Even now, living 2,000
miles away from my home state, an individual will walk by that reminds me of a
someone I knew in Michigan and, for a brief moment, I think it might be them. I
have to consciously tell myself that I’m not in Michigan anymore and the
stranger that just walked by was not who I thought. This subject seems more
complex than when I first started writing about it.
Suffice it to say, I have
difficulty recognizing people that I have had little interaction with, as well
as misidentifying strangers as people I know. People’s faces are neither
attractive nor unattractive, but rather bland canvases wherein only a few have
interesting and memorable features.
I think this concept of
all faces looking alike dawned on me when I was watching Lord of the Rings.
Throughout the movie series, I was unable to tell Merry from Pippin. Thus, even
though I loved the movies, I always felt some degree of confusion while
watching them. Television shows with an ensemble cast proved to be completely
unenjoyable. Unable to distinguish facial characteristics led me to identify
people based on hair color or facial hair. I did fine if the show had only one
female with long blonde hair, but if there were two, I was unable to tell them
apart. Likewise, for a dark-haired male with beard. If there was more than one
such male, I was lost. It isn’t fun to watch a show or movie in which you are
never sure who is who. Maybe this is one reason that my favorite movies seem to
be one central character based or with a small cast, think Castaway or
Passengers. Those films are free of confusion.
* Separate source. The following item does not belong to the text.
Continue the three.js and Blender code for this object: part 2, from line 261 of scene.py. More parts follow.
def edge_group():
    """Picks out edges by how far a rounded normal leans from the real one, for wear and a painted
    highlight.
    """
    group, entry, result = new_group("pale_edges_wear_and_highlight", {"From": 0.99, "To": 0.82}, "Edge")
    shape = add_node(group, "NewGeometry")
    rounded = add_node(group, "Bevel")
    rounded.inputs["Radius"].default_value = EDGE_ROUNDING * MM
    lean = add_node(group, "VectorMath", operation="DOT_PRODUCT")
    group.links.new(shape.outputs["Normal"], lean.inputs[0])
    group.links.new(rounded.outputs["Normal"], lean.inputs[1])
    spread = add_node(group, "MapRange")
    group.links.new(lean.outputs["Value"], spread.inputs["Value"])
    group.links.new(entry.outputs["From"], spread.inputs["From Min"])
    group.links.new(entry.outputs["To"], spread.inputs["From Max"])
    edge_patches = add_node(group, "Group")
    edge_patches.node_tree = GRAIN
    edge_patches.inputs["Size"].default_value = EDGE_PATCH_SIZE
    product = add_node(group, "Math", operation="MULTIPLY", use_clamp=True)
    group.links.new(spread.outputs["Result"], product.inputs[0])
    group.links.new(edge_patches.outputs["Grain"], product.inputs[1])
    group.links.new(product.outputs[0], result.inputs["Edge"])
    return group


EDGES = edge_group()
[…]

And heaven forbid if a friend or relative or coworker got a haircut or changed
hair color. One of the most dramatic memories that I have stems from the time
my therapist, whom I had been seeing weekly for over two years, changed her
hair color and style overnight. I remember walking into her office and part of
me kept thinking I was in the wrong place. Surely, this was not my therapist
even though the office was the same and she was wearing clothing I had seen my
therapist wear. In my heart, I felt that my therapist had been replaced and was
forever gone. I walked out of that session. It took me some time before I could
convince myself that it really was the same therapist just with different hair.
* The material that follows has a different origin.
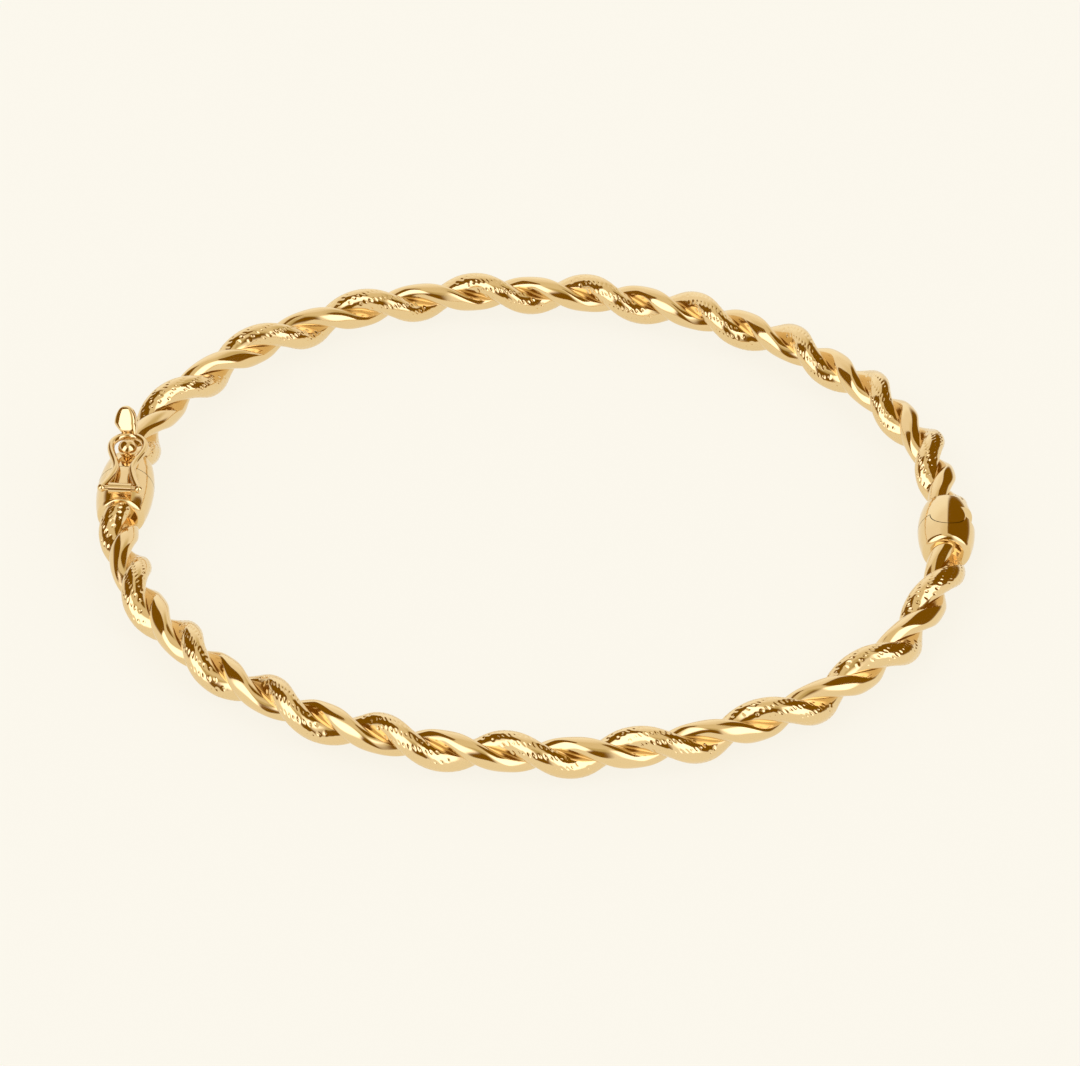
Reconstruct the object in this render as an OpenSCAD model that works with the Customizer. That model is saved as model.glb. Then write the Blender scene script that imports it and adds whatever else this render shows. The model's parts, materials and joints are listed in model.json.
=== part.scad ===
// Twisted bangle that opens on a hinge: two half hoops of twisted tube, a hinge barrel,
// a box clasp and a figure-eight safety catch that loops over a ball.
// It lies on its side. The origin is on the axis of the wrist opening, at the height of the
// lowest point. +X points to the hinge, -Y to the half hoop that swings open, and +Z is up.

/* [Wrist opening] */
// Length of the opening, from the clasp side to the hinge side
opening_length = 60; // [54:0.5:68]
// Width of the opening, between the two half hoops
opening_width = 52.5; // [46:0.5:58]
// How far the hinge and the clasp sit inside the oval of the hoops
end_inset = 0.5; // [0:0.1:1]
// How short the straightened ends are, a higher number being shorter
end_sharpness = 30; // [16:2:60]

/* [Twisted rope] */
// Width of the textured tube, across its flat section
textured_width = 2; // [1.4:0.05:2.4]
// Thickness of the textured tube, away from the middle of the rope
textured_thickness = 1.68; // [1.2:0.02:1.9]
// Width of the plain tube, across its flat section
plain_width = 1.66; // [1.2:0.02:2.2]
// Thickness of the plain tube, away from the middle of the rope
plain_thickness = 1.26; // [0.9:0.02:1.7]
// Gap between the two tubes
strand_gap = 0.06; // [0.04:0.01:0.15]
// Gap between a tube and the barrel that it is set against
seat_gap = 0.04; // [0.02:0.01:0.1]
// Length of one turn of the rear rope
rear_pitch = 9.03; // [8:0.05:13]
// Length of one turn of the front rope
front_pitch = 9.23; // [8:0.05:13]
// Where the textured tube of the rear rope starts at the hinge, from the top to the outside
rear_start = -29; // [-180:1:180]
// Where the textured tube of the front rope starts at the hinge, from the top to the outside
front_start = -82; // [-180:1:180]
// Turn that the rear rope is ahead at its middle
rear_lead = 115; // [0:5:160]
// Turn that the front rope is ahead at its middle
front_lead = 76; // [0:5:160]

/* [Barrels] */
// Largest diameter of the hinge barrel and the clasp barrel
barrel_diameter = 4.3; // [4.1:0.05:5.4]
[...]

[To be fair, my therapist did not just do a haircut and new style. She
completely changed the hair color, the style, and she ditched her trademark
eyeglasses for contact lens. Basically, everything about her from the neck up,
was completely new and unfamiliar.] No, I can’t even laugh or chuckle about
that one, and it has been over five years. The confusion that I deal with on a
daily basis is sad and astounding.
Multiple studies agree
that prosopagnosia is common on the Spectrum. One of the weird aspects is that
those of us who have face blindness are often unaware that we have it. It
wasn’t until I’d spent four decades with facial confusion before I realized
that it wasn’t normal, that it had a name and that it was a common feature in
Autism. I just thought everyone struggled to tell people apart.
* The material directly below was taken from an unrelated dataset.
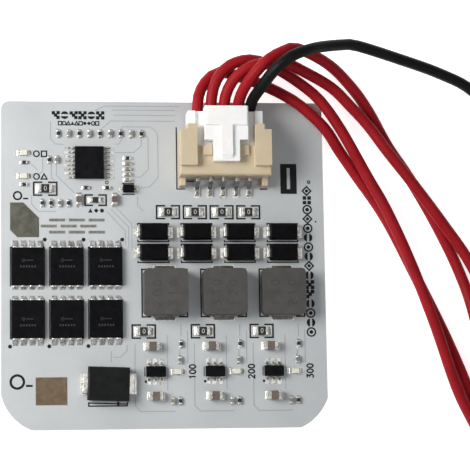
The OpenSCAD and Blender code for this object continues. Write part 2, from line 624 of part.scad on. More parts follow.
// ---- harness ----
module wire_1() { color("red") tube(route_1); }
module wire_2() { color("red") tube(route_2); }
module wire_3() { color("red") tube(route_3); }
module wire_4() { color("red") tube(route_4); }
module wire_5() { color("black") tube(route_5); }
coil_low = tie_size[0];
coil_top = coil_low + 5 * turn_pitch + 0.05;
module coil_bundle() {
    color("firebrick") union() {
        translate([coil_mid[0], coil_mid[1], 0]) rotate_extrude($fn = 64)
            polygon([[coil_r[0], coil_low], [coil_r[1], coil_low], [coil_r[1], coil_top],
                [coil_r[0], coil_top]]);
        // the five wires come in one over another
        translate([entry[0] - wire_d / 2 - 0.02, coil_mid[1], coil_low])
            cube([wire_d + 0.04, entry[1] - coil_mid[1], coil_top - coil_low]);
    }
}
module coil_ties() {
    t = tie_size[0];
    a = tie_size[1] / coil_r[1] * 57.3;
    color("black") translate([coil_mid[0], coil_mid[1], 0]) for (s = [40, 250])
        rotate([0, 0, s]) rotate_extrude(angle = a, $fn = 64) difference() {
            translate([coil_r[0] - t, 0]) square([coil_r[1] - coil_r[0] + 2 * t, coil_top + t]);
            translate([coil_r[0], coil_low]) square([coil_r[1] - coil_r[0], coil_top - coil_low]);
        }
}

circuit_board();
cell_pad_tin();
pack_pad_tin();
tinned_strips();
part_pads();
fet_solder();
fet_1();
fet_2();
fet_3();
fet_4();
fet_5();
fet_6();
fet_leads();
controller();
controller_leads();
inductor_1();
inductor_2();
inductor_3();
inductor_clips();
diode_1();
diode_2();
diode_3();
diode_4();
diode_5();
diode_6();
diode_7();
diode_8();
diode_straps();
clamp_diode();
clamp_straps();
resistors();
resistor_ends();
ceramic_chips();
ceramic_chip_ends();
storage_chips();
storage_chip_ends();
zero_links();
zero_link_ends();
thermistor();
thermistor_ends();
lamp_bases();
lamp_ends();
lamp_lenses();
driver_1();
driver_2();
driver_3();
driver_leads();
small_diode();
small_diode_leads();
header_housing();
header_contacts();
plug_housing();
plug_terminals();
wire_1();
wire_2();
wire_3();
wire_4();
wire_5();
coil_bundle();
coil_ties();
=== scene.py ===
import math
import random

import bmesh
import bpy
from mathutils import Matrix, Vector


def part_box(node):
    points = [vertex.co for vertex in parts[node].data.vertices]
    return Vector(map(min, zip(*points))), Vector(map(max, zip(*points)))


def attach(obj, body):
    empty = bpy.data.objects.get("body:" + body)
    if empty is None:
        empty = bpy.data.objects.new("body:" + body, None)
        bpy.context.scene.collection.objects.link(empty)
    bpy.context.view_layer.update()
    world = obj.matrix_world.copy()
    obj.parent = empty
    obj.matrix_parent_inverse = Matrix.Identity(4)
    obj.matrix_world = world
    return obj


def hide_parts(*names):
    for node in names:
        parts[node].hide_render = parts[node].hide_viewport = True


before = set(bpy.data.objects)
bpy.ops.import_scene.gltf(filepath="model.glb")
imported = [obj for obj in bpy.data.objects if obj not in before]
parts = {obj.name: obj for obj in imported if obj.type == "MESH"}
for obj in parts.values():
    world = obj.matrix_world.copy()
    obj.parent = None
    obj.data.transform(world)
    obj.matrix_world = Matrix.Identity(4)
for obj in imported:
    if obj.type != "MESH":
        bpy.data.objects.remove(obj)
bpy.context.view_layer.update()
partCounts = {"fet": 6, "diode": 8, "driver": 3, "inductor": 3}
fets, diodes, drivers, inductors = ([f"{kind}_{k + 1}" for k in range(n)] for kind, n in partCounts.items())
mm = 0.001


# the camera looks down on the board from a little to the lower left
cameraSettings = {
    "place": (-26.4, -32.7, 289.7),  # mm
    "tilt": (7.522, -6.422, -0.825),  # degrees
    "lens": 146.5,
    "sensor": 36,
    "shift": (0.06, -0.01),
    "clip": (0.005, 5),  # m
}


def makeCamera(s):
    data = bpy.data.cameras.new("benchCamera")
    camera = bpy.data.objects.new("benchCamera", data)
    bpy.context.collection.objects.link(camera)
    camera.location = Vector(s["place"]) * mm
    camera.rotation_euler = [math.radians(a) for a in s["tilt"]]
    data.lens = s["lens"]
    data.sensor_width = s["sensor"]
    data.shift_x, data.shift_y = s["shift"]
    data.clip_start, data.clip_end = s["clip"]
    bpy.context.scene.camera = camera


makeCamera(cameraSettings)
print("camera ready")


# shapes are made in millimetres
def newObject(name, data):
    thing = bpy.data.objects.new(name, data)
    bpy.context.collection.objects.link(thing)
    return thing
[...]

If you think about it, face blindness really puts a damper on forming and
maintaining social and interpersonal relationships. It’s hard to be caring and
considerate if your friend frequently looks like a stranger. Absence may make
the heart grow fonder but if you cannot easily recall a friend’s face, it is
hard to send warm, fuzzy thoughts to them when away.
If making eye contact and
looking into someone’s face elicits feelings of confusion, why do it? This is
another hardship in trying to build relationships and friendships. If I’m at
the store, and my friend waves at me but I don’t recognize her and fail to wave
back, the friendship suffers as my pal feels slighted and ignored. (Probably
shouldn’t have used waving as an example as I rarely ever use such a dramatic,
public, uncomfortable gesture but I think it does illustrate the point well.)
I remember in high
school, looking at my classmates in the yearbook. I found no one to be
“attractive”. They all looked the same. My schoolmate would swoon over this guy
or that and I would just internally be stymied, shaking my head in disbelief
and wonder. I could not distinguish what an “attractive physical quality” was.
The inability to remember
and distinguish one face from another puts a serious damper on forming and
maintaining relationships, for sure.